After they begin their journey again, they soon get to the White River, and come to the property of two settlers in a fairly remote area. They spend some time with the families, and then engage the two men (and pay them) to lead them as guides and hunters to an area far to the northwest to see a lead mine. The men agree and over the Christmas / New Year period (in some significant snow) they take this trip.

Again, despite the really decent care they received from the “guides” (and Schoolcraft acknowledges this) he then tell us:

“The white hunter, on encamping in his journeys, cuts down green-trees, and builds a large fire of long logs, sitting at some distance from it. The Indian hunts up a few dry limbs, cracks them into little pieces a foot in length, builds a small fire and sits close by it. He gets as much warmth as the white hunter, without half the labour, and does not burn more than a fiftieth part of the wood. The Indian considers the forest his own, and is careful in using and preserving every thing it affords.”

Even this insight is on hearsay evidence, since they never see an American Indian on the entire trip. Further, it was not only the “white hunters,” but Schoolcraft and Pettibone did this same thing every night of the trip!

After returning from the west, they decide to return to Potosi via a different route, one where they can mainly use rivers. They sell their horse and some other supplies and purchase a canoe. They make much better time on the way back.

On Jan. 21st, after 75 days of their journey, Schoolcraft has hurt his ankle and will be laid up for several days. The area they are now in is more settled and farms are frequent. Thus Pettibone decides to leave and he takes off alone. Schoolcraft seems not to mind this at all.

It is interesting to note that in a journal of well-over a 100 pages in which the two men traveled 750 miles together, there are not more than four lines of text, if that, which even mention Pettibone!

He tells us that in 1811-1813 serious earthquakes had been experience in the New Madrid area, especially close to Fredricktown where he was then holed up with the bad ankle. This is the area of the legendary “New Madrid Fault” which hangs over the head of this entire area even today as a fault likely someday to produce another major earthquake as it seems to have done nearly 200 years ago.

I was quite surprised when the journal ends abruptly when he gets back to Potosi. He had kept a day by day journal of what happened that day, and only here and there were there any reflections, mainly just a journal of events and experiences. Still, I wasn’t quite ready for the absolutely abrupt ending.

The trip was 90s days to the day of when they began, and some 900 miles had been traversed. Schoolcraft returned first to St. Louis, then back to the east. Three years later, in 1821 the journal was published in England.

The book was fascinating for me. I began simply with the curiosity about details of my friend’s cave. Perhaps, since that adventure occurred so early in the book my interest peaked in a hurry. But by that time I was fairly hooked, and while not great literature and not even a great journal, it still gripped me. I had camped and fished and canoed in that area in years past. It is very rugged country. One of my sons has a lovely piece of land and rustic cabin in that area today, not far from Ashley Cave. So much was in favor of my being gripped by the book.

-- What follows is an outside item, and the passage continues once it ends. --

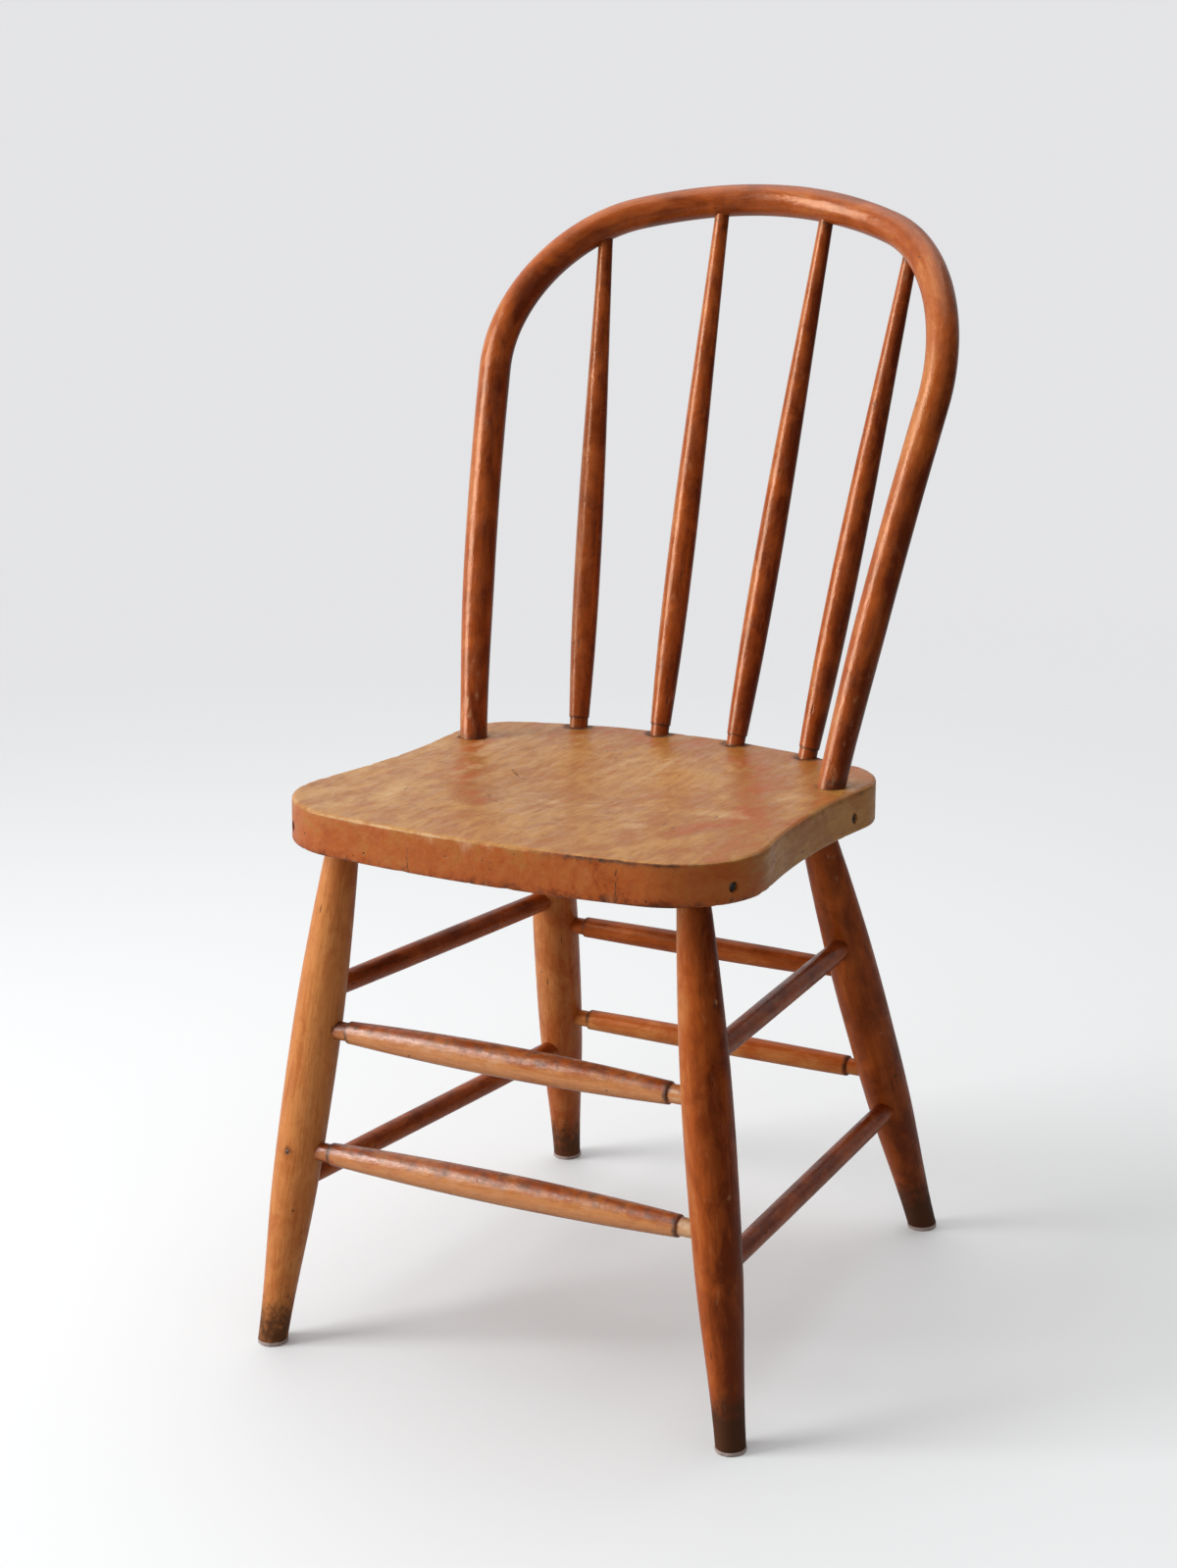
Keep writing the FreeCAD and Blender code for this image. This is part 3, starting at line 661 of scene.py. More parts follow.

This particular version, a full reprint of the 1821 original, was improved by the editing and introduction by Milton D. Raffertry. He gives us the history of the text itself, was the person instrumental in having the book reprinted, himself has followed this walk as best he can. Further, in the back he give a day-by-day account of where, as best he can tell, they walked using current day maps and property boundaries. One could take this appendix and use it as a guide to rewalk much of what Schoolcraft and Pettibone walked. It is an attractive notion even to me.

Rafferty also gives us a brief biography of Schoolcraft’s later years, he was a semi-successes, always being a bit short of his own dreams for his career.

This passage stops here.